EXERCISE: Take the entries below and print only the lines from the one with "# Check every" through the one with "lid and works.", exactly as they stand, both ends included.

THE DATA:
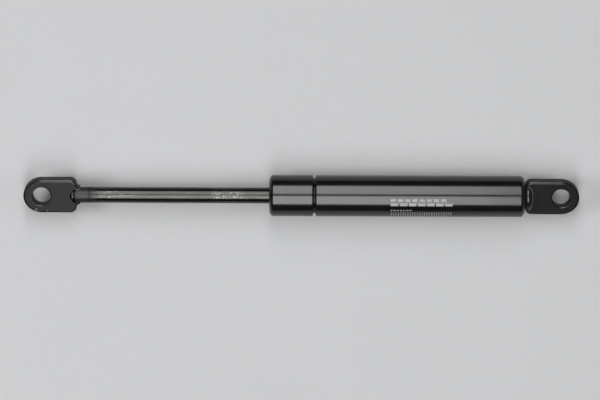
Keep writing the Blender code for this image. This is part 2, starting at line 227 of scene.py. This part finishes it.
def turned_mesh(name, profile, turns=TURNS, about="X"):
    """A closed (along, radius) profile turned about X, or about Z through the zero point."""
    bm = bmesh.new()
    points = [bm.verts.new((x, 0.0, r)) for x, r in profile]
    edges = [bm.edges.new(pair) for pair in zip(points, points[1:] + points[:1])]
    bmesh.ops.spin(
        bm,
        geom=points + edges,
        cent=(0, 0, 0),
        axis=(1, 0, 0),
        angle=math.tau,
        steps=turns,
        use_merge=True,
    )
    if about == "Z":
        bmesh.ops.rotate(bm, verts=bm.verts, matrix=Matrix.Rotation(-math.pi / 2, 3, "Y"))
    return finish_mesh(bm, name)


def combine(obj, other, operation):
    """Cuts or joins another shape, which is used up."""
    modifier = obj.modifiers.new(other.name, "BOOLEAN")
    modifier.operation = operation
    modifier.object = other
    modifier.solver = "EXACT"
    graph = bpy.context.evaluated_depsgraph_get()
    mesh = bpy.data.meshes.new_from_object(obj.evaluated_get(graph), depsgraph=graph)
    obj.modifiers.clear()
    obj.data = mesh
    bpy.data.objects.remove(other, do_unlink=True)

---

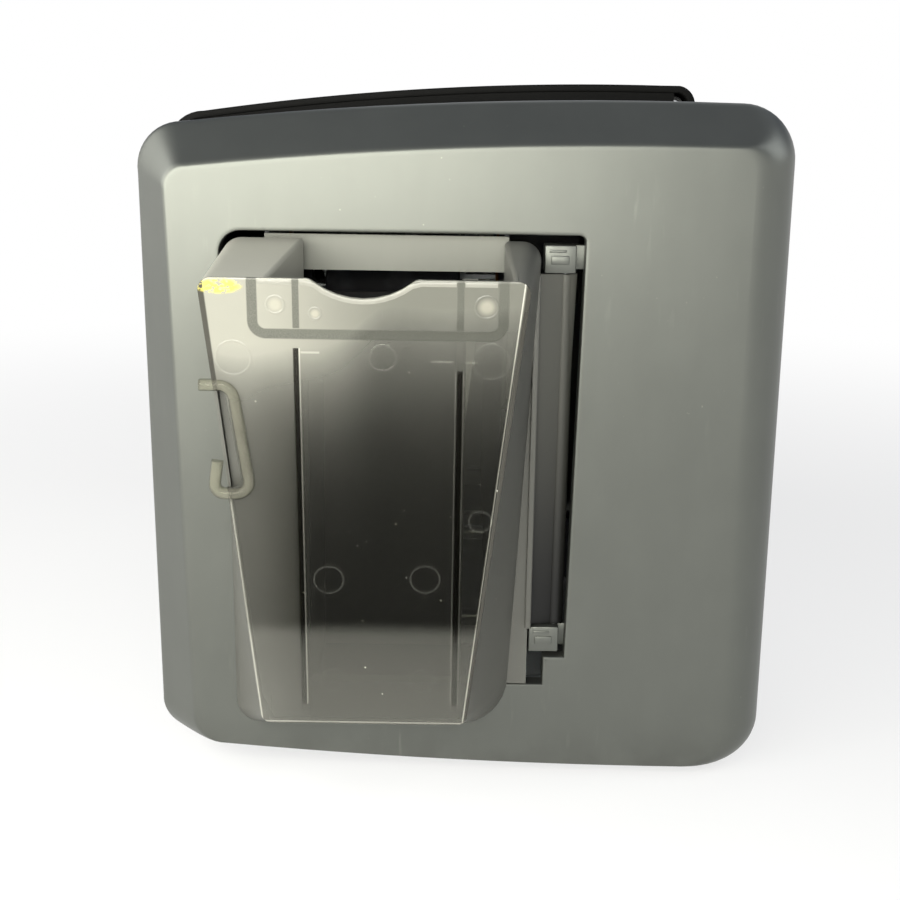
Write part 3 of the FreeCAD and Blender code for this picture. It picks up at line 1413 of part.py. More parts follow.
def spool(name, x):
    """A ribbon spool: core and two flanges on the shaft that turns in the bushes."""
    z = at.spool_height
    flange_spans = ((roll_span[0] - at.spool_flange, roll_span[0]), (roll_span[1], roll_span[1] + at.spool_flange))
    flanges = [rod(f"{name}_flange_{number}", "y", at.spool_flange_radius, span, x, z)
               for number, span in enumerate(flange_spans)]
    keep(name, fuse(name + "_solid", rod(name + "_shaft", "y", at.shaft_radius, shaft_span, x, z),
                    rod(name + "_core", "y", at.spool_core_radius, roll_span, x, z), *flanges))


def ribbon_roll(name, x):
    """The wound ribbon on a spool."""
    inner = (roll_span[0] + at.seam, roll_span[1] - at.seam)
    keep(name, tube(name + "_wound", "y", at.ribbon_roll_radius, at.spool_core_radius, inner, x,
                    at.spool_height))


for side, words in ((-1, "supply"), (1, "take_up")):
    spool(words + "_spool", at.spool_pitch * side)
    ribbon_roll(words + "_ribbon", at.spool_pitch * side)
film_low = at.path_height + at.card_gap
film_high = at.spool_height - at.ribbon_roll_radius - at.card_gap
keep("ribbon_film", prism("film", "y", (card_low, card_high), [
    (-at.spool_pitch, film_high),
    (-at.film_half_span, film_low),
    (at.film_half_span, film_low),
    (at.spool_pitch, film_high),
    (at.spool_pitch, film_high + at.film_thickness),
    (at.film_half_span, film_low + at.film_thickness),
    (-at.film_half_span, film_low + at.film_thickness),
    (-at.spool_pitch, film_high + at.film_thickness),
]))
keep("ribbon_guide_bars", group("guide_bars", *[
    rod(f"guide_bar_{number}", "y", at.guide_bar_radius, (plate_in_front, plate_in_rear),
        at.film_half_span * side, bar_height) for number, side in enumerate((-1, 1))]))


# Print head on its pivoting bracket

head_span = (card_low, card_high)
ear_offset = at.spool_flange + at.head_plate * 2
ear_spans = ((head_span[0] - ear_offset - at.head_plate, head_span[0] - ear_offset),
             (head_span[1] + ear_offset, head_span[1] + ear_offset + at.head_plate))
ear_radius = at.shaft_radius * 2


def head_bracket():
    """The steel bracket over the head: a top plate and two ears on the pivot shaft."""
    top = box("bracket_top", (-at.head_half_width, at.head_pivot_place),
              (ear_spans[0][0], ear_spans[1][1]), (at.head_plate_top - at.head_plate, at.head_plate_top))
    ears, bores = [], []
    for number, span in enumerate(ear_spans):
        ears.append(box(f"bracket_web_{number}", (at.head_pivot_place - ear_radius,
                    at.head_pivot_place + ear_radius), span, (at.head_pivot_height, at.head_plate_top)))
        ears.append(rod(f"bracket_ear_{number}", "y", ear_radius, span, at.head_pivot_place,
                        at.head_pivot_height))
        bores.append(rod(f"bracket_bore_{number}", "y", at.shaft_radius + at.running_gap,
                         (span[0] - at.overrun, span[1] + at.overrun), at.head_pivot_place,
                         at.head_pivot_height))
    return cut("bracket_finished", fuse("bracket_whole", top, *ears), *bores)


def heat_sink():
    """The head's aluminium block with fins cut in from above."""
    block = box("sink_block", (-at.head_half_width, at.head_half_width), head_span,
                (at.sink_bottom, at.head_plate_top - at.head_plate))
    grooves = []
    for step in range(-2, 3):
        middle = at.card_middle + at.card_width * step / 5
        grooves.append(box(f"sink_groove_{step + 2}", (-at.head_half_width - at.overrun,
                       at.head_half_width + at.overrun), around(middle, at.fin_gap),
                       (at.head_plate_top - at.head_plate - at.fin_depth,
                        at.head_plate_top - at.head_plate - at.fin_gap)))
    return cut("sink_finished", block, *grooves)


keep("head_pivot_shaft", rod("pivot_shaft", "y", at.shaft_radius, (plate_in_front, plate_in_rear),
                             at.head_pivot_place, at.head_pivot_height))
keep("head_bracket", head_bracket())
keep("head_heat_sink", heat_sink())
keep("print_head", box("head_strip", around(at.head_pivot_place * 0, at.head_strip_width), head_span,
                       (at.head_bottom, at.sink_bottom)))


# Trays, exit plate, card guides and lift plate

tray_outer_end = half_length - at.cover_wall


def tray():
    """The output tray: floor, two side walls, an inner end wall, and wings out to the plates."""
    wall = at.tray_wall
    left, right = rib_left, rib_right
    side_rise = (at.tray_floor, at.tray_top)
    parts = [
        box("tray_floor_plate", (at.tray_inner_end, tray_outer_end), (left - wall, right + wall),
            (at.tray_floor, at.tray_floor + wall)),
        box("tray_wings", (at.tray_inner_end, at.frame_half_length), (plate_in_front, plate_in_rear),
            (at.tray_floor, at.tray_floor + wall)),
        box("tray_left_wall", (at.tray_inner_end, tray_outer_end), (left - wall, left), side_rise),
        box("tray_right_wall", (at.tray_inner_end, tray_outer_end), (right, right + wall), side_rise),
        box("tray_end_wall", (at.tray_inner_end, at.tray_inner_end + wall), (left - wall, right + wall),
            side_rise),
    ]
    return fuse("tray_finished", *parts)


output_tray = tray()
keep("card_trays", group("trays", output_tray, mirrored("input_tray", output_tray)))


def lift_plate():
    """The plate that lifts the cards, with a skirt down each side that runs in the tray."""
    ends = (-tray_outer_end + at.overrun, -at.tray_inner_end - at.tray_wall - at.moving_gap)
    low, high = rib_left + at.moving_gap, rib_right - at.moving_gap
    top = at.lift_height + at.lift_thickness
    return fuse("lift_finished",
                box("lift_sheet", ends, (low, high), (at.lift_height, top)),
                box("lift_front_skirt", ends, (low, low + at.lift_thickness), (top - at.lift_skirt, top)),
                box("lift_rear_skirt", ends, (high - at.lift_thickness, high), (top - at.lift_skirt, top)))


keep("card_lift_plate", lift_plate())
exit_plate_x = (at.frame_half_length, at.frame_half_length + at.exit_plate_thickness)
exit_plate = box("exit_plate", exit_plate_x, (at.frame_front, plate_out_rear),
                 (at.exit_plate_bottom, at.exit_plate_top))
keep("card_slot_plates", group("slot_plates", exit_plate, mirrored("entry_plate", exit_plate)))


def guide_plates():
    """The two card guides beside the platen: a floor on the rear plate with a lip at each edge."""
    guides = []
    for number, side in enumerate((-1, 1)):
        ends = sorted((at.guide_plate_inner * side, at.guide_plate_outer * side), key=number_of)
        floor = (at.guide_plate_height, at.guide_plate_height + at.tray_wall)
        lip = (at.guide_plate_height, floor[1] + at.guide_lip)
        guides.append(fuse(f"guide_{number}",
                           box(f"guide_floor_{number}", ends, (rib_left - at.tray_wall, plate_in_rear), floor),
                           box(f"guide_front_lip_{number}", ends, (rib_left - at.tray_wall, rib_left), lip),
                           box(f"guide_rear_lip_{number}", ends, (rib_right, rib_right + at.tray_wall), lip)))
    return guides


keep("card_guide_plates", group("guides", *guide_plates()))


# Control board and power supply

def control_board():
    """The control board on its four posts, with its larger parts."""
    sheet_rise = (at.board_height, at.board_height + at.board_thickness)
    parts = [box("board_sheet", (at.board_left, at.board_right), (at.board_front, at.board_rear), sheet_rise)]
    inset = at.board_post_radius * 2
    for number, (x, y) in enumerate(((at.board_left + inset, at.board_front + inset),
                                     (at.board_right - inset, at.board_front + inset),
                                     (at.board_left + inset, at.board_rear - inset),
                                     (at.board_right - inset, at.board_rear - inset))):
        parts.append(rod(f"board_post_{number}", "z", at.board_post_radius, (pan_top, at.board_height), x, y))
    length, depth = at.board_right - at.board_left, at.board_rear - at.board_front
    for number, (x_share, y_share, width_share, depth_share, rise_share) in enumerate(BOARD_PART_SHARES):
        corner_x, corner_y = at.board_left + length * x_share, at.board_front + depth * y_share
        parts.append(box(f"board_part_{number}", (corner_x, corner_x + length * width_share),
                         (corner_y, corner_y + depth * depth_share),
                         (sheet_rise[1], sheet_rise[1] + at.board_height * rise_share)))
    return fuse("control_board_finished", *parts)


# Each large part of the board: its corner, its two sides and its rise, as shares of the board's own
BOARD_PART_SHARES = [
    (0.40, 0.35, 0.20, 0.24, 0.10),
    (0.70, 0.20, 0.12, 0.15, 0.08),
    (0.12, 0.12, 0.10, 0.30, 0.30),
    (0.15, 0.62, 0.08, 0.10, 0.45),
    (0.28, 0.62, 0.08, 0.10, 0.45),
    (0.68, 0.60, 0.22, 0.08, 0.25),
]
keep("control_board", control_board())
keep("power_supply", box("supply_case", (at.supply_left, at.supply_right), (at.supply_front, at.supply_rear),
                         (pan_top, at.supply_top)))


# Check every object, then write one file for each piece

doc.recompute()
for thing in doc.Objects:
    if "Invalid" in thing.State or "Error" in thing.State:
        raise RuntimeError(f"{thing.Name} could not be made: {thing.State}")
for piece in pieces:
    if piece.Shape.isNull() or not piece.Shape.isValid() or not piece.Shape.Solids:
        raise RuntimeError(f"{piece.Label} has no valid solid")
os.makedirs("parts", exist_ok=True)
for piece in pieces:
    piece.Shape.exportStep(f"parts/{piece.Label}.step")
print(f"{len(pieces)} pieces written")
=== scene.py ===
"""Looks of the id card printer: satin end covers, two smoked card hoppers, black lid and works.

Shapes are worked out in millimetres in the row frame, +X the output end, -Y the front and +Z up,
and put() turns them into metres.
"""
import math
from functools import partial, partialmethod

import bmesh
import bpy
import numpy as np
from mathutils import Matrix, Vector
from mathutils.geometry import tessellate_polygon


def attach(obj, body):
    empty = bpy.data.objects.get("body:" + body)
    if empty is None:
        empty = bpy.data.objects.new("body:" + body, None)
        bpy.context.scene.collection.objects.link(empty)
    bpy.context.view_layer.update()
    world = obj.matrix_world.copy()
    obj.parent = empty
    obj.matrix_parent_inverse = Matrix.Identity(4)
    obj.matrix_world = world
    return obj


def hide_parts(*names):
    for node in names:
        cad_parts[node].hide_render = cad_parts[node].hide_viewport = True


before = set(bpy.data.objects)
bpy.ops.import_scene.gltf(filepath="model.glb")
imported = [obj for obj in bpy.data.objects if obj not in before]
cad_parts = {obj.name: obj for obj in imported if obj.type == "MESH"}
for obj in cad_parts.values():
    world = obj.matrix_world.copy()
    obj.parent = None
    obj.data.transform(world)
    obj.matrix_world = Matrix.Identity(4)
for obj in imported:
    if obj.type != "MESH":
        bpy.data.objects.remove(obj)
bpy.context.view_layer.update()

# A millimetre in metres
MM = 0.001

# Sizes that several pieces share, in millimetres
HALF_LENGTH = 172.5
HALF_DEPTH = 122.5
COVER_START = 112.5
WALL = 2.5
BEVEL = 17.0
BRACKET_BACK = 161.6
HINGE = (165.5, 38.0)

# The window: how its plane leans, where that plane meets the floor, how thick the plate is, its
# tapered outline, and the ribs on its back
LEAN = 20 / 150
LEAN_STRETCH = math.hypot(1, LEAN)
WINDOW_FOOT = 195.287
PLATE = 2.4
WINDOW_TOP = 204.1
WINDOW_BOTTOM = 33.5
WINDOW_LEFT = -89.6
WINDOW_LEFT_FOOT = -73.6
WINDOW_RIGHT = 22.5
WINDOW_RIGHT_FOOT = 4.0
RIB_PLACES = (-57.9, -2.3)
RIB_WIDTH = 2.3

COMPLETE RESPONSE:
# Check every object, then write one file for each piece

doc.recompute()
for thing in doc.Objects:
    if "Invalid" in thing.State or "Error" in thing.State:
        raise RuntimeError(f"{thing.Name} could not be made: {thing.State}")
for piece in pieces:
    if piece.Shape.isNull() or not piece.Shape.isValid() or not piece.Shape.Solids:
        raise RuntimeError(f"{piece.Label} has no valid solid")
os.makedirs("parts", exist_ok=True)
for piece in pieces:
    piece.Shape.exportStep(f"parts/{piece.Label}.step")
print(f"{len(pieces)} pieces written")
=== scene.py ===
"""Looks of the id card printer: satin end covers, two smoked card hoppers, black lid and works.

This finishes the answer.